# Data listing

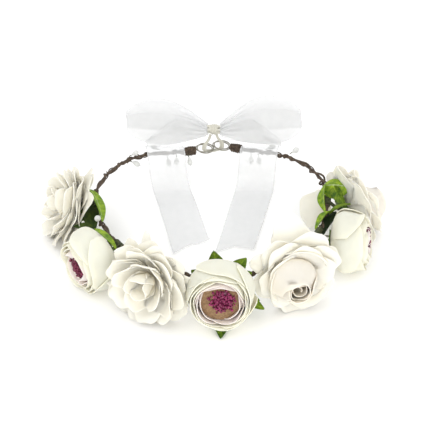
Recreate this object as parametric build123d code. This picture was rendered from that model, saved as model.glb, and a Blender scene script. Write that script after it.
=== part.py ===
"""Flower crown: an open band of twisted paper-wrapped wire that carries seven artificial flowers,
leaves and small white buds, and is closed at the back by a sheer ribbon tied through two eyelets.

Units are millimetres. +Z is up and +X is the wearer's left-to-right width; the front flower looks
along -Y and the bow is at +Y. The origin is the middle of the head opening, on the plane that the
crown lies on.
"""

from build123d import *
from math import cos, radians, sin, tan
import os

# ---------------------------------------------------------------- driving dimensions
BAND_Z = 26.0                # height of the wire band above the plane the crown lies on
MAIN_WIRE_R = 0.45           # steel core of the main strand
MAIN_STRAND_R = 0.95         # the same strand with its paper wrapping
TWIN_STRAND_R = 0.75         # second strand, laid against the first
STRAND_GAP = 0.1             # keeps neighbouring solids apart
TAPE_BORE_R = 2.1            # floral tape that binds each flower stem to the band
TAPE_R = 2.6
TAPE_LENGTH = 8.0
WHIPPING_R = 3.5             # thick wrapping where each end of the band turns into an eyelet
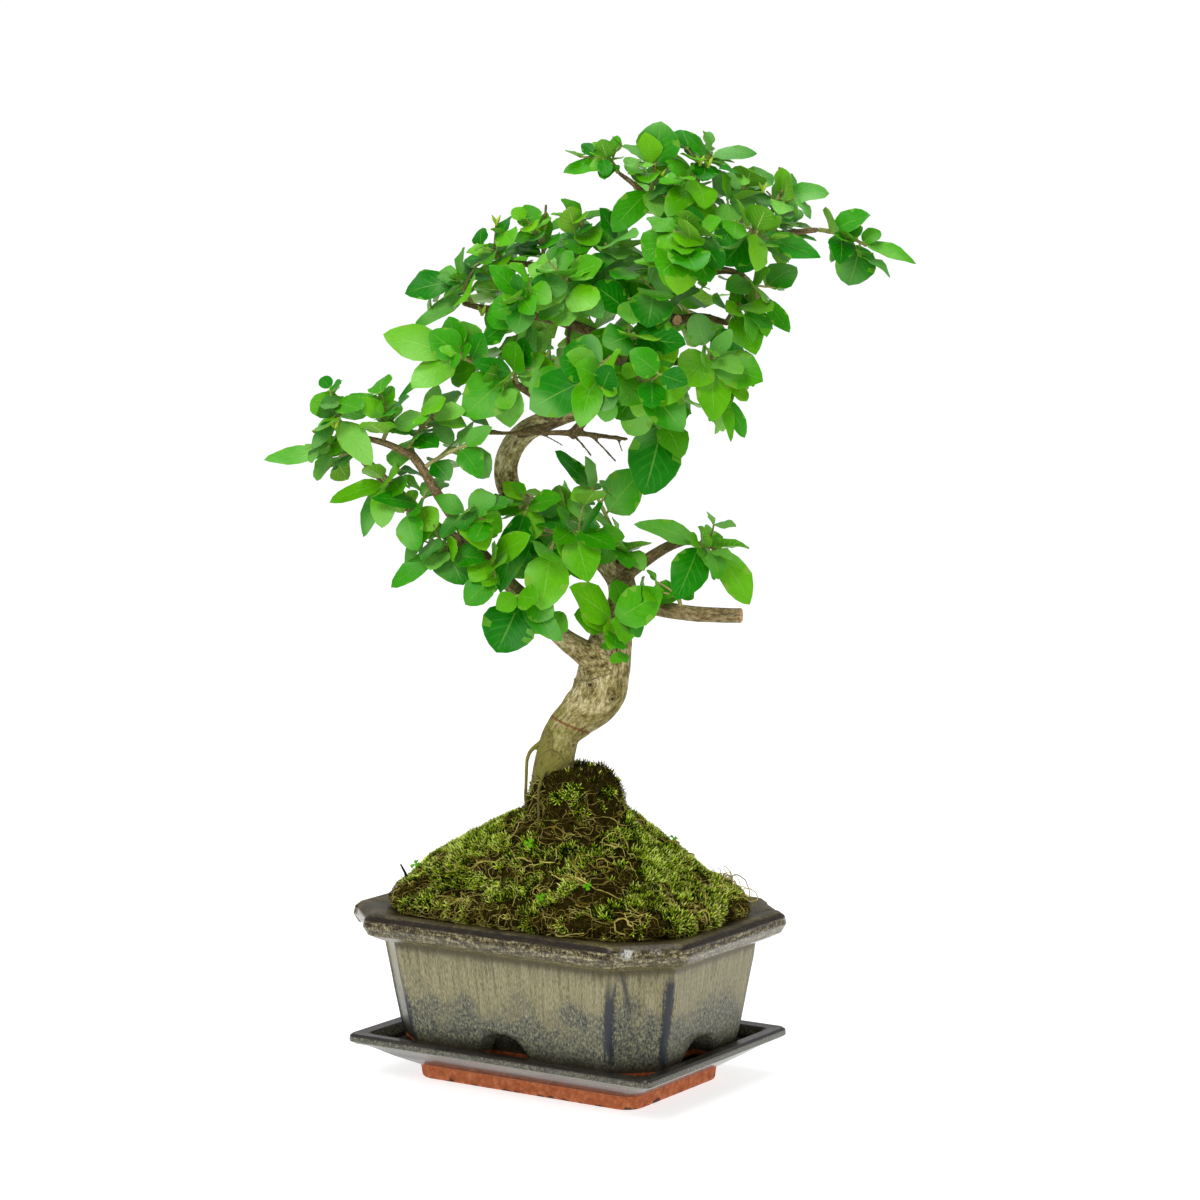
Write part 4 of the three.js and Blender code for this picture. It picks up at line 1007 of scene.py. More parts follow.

# Your goal
Exactly reproduce all of the entries.

# Task response
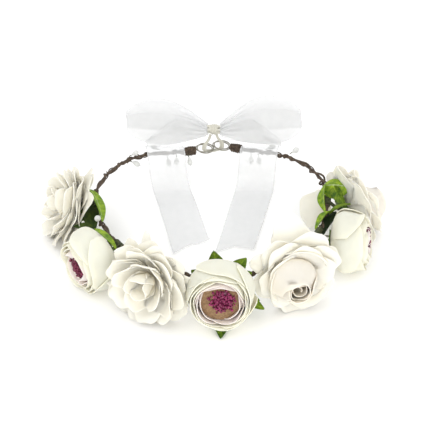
Recreate this object as parametric build123d code. This picture was rendered from that model, saved as model.glb, and a Blender scene script. Write that script after it.
=== part.py ===
"""Flower crown: an open band of twisted paper-wrapped wire that carries seven artificial flowers,
leaves and small white buds, and is closed at the back by a sheer ribbon tied through two eyelets.

Units are millimetres. +Z is up and +X is the wearer's left-to-right width; the front flower looks
along -Y and the bow is at +Y. The origin is the middle of the head opening, on the plane that the
crown lies on.
"""

from build123d import *
from math import cos, radians, sin, tan
import os

# ---------------------------------------------------------------- driving dimensions
BAND_Z = 26.0                # height of the wire band above the plane the crown lies on
MAIN_WIRE_R = 0.45           # steel core of the main strand
MAIN_STRAND_R = 0.95         # the same strand with its paper wrapping
TWIN_STRAND_R = 0.75         # second strand, laid against the first
STRAND_GAP = 0.1             # keeps neighbouring solids apart
TAPE_BORE_R = 2.1            # floral tape that binds each flower stem to the band
TAPE_R = 2.6
TAPE_LENGTH = 8.0
WHIPPING_R = 3.5             # thick wrapping where each end of the band turns into an eyelet
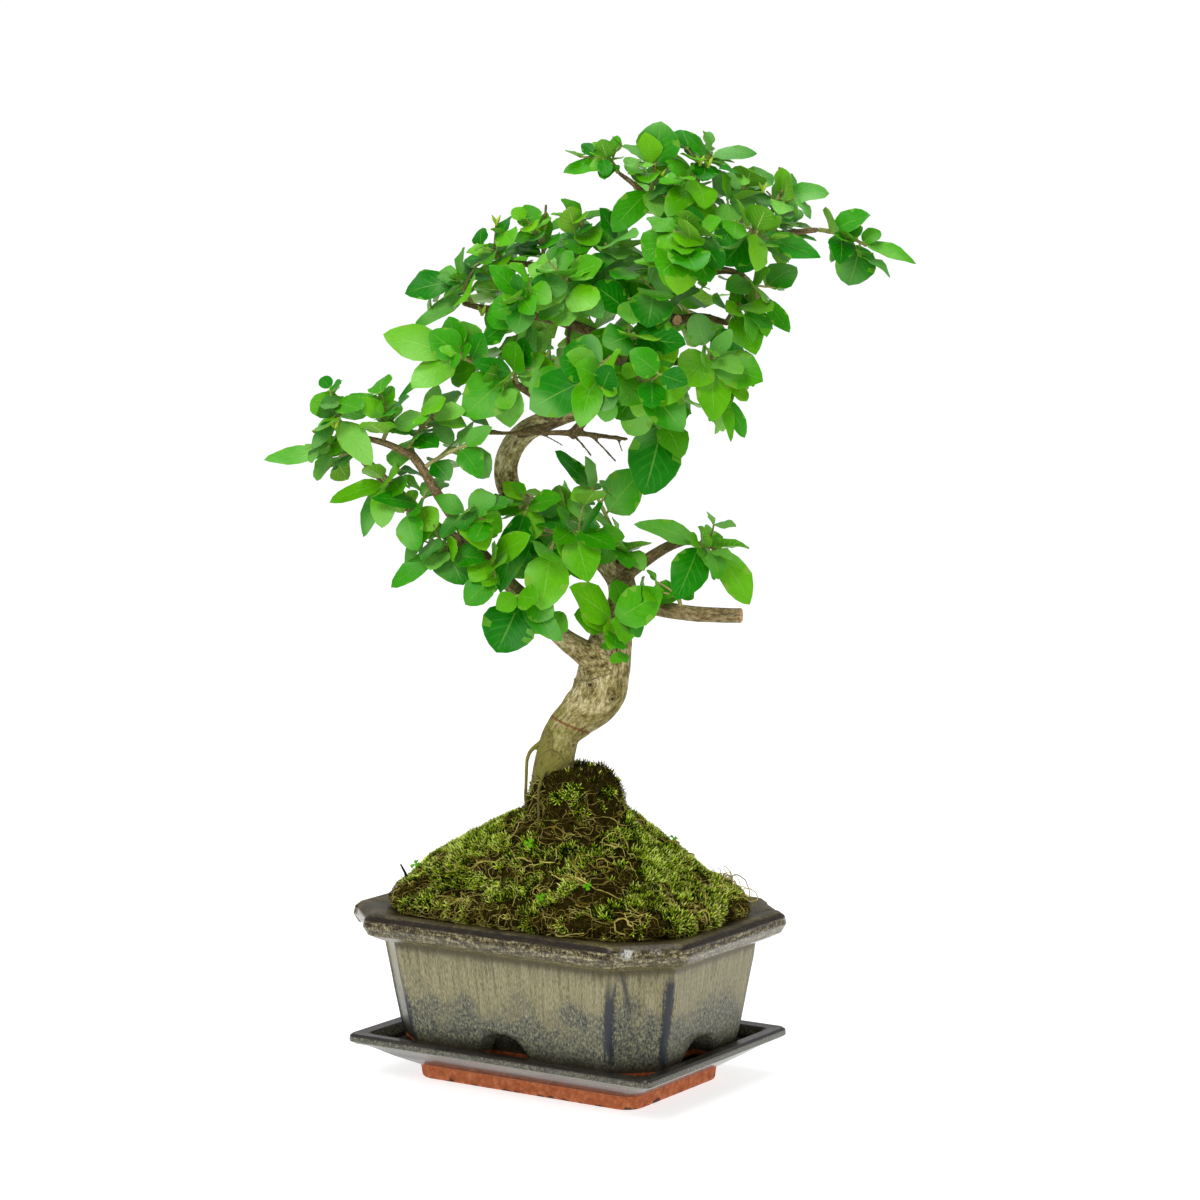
Write part 4 of the three.js and Blender code for this picture. It picks up at line 1007 of scene.py. More parts follow.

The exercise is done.